Why does my coupon say it’s already registered?
The system usually marks each code as one-time use. If it shows “already registered,” it’s typically because the code was submitted earlier. If you believe it’s an error, use the campaign’s support contacts and keep your receipt as proof.
Do I need a loyalty card to participate?
It depends on the campaign. Some promos require an activated loyalty card and that it was used during purchase. Others only require buying participating products and registering the coupon code.
Where do I see winners?
Many campaigns include a “winners” section on the campaign page, sometimes with partially masked phone numbers and purchase identifiers. Some also link to draw recordings.
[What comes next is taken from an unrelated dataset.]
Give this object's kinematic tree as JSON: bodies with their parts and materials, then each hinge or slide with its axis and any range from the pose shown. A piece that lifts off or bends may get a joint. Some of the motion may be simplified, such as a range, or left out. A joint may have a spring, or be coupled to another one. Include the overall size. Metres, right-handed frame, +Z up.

What if I returned the product after getting a coupon?
Some campaigns state that returned purchases invalidate the coupon. If the campaign provides a support path for replacements, follow that process and be ready to share a receipt photo if requested.
Can I register the same receipt multiple times for better chances?
Usually no. Promos typically treat each coupon code as unique and single-use. If the promo allows multiple entries, it’s generally by registering multiple different valid codes from separate qualifying purchases.